COLOMBO: The Colombo District Judge G. A. D. Ganepola lifted the enjoining order against the Hettiarachchi Group on Friday March 10 which was obtained on June 13 last year on an ex parte basis by Chalmway Proprietary Ltd one of the shareholders of Ruhuna 2001 Multivision (Pvt.) Ltd.

The case:

Chalmway filed an action under the sections 210 and 211 of the Companies Act with the case number HC (Civil) 2/2004 (2) on the 24th of March 2004 against Multivision naming it the 1st Respondent and making all the shareholders and the directors respondents.

On the 21st April 2005 the Commercial High Court Judge A. W. A. Sallam held that the shares issued to Osni Lanka Company (Private) Limited were issued incorrectly and were annulled. The said Order has been appealed by Multivision and the Hettiarachchi Group and is currently pending in the Supreme Court of Sri Lanka.

Chalmway Proprietary Limited of Australia took control of Multivision in July 2005 pursuant to an Enjoining Order obtained by Chalmway claiming that a new Board of Directors have been appointed and the Board of Directors controlled by the Hettiarachchi Group has ceased to exist.

Australian citizen, James Scobie and others representing Chalmway filed the said action with case number 7284 SPL in the Colombo District Court on the 27th of April 2005 stating that since the shares that were issued to Osni Lanka were annulled by the Commercial High Court Order, the remaining two shareholders, namely, Chalmway and the Southern Development Authority have passed a Special Resolution to amend the Articles of Multivision, thereby removed the Hettiarachchi Group from control of Mulitivision.

Defendants in the case, the Hettiarachchi Group, claimed that the said James Scobie has sworn to an affidavit as the Managing Director of Multivision whereas he has been working illegally in Sri Lanka on a Tourist Visa and that the matter in hand is a commercial matter hence the District Court has no jurisdiction along with their objections.

whilst dismissing the said claims, the Additional District Judge G. A. D. Ganepola held that the Enjoining Order against the Hettiarahchi Group should be dismissed with costs against the Plaintiffs. In his Order, Judge Ganepola has stated that the problem as to whether the appointment of new Directors has been duly done by amending the relevant section of the constitution of the company arises.

If the appointment of the said new Directors were not dully done, it cannot be accepted that there exists prima facie case to obtain relief prayed for in the plaint by the Plaintiffs.

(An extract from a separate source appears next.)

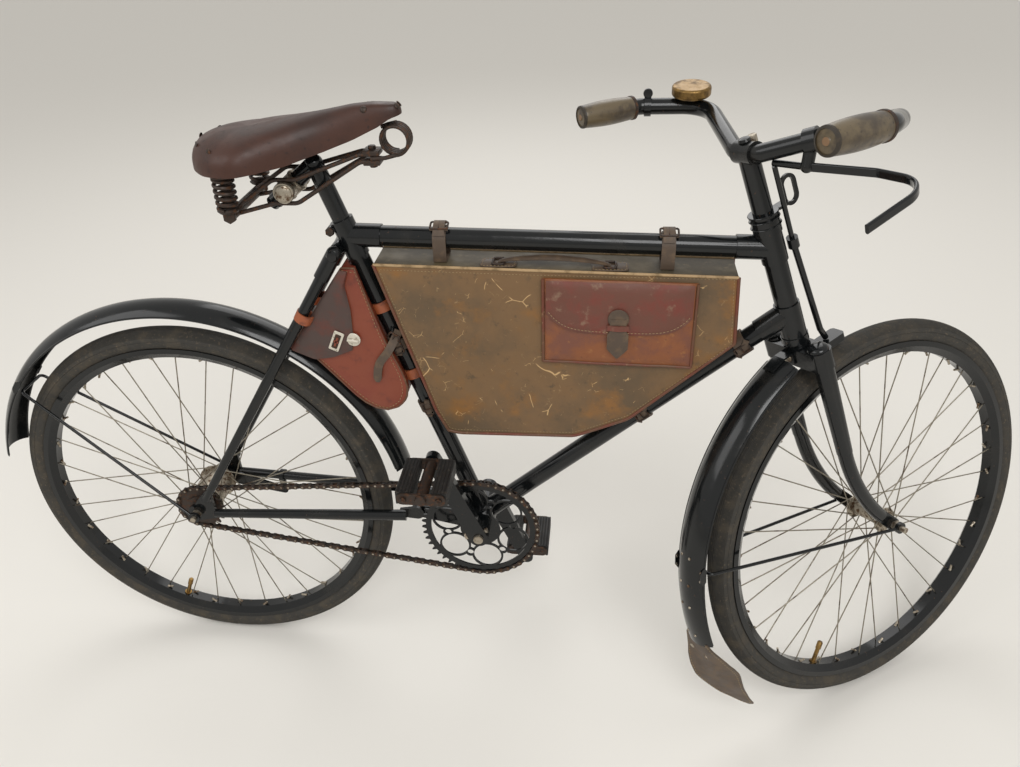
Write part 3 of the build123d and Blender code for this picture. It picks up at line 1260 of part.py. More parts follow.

In such circumstances, it is clear that by the issue of the Interim Injunction will cause a grater loss to the Defendants than the loss that may cause to the Plaintiffs by the non-issue of the Interim Injunction prayed for by the Plaintiffs.

By way of a Further Order Judge has stated that 'the relevant amendment of the Multivision constitution and all steps such as appointment of new Directors has been done based on the Final Order of the Commercial High Court case. However, the Plaintiffs have not disclosed to Court up to this moment that the Defendants have preferred an Appeal against the said Final Order of the Commercial High Court.

From this it appears that the aforesaid Order of the Commercial High Court on which the Plaintiff's case is based, is not a Final Order. Therefore, if an Interim Injunction is issued as prayed for by the Plaintiff it would result in acting on a decision which is still subjected to argument and where a final decision is not given by Court up to now.

If acted so, it may be a violation of the rights of the defendants (Hettiarachchi Group). Furthermore, on account of the said Appeal, the right of the Plaintiffs to act as Directors of Multivision is still being debated.

Therefore, I am not satisfied prima facie with regard to the legal right of the Plaintiffs to have and maintain this case and I conclude that the application of the Plaintiffs for Interim Injunction should be dismissed.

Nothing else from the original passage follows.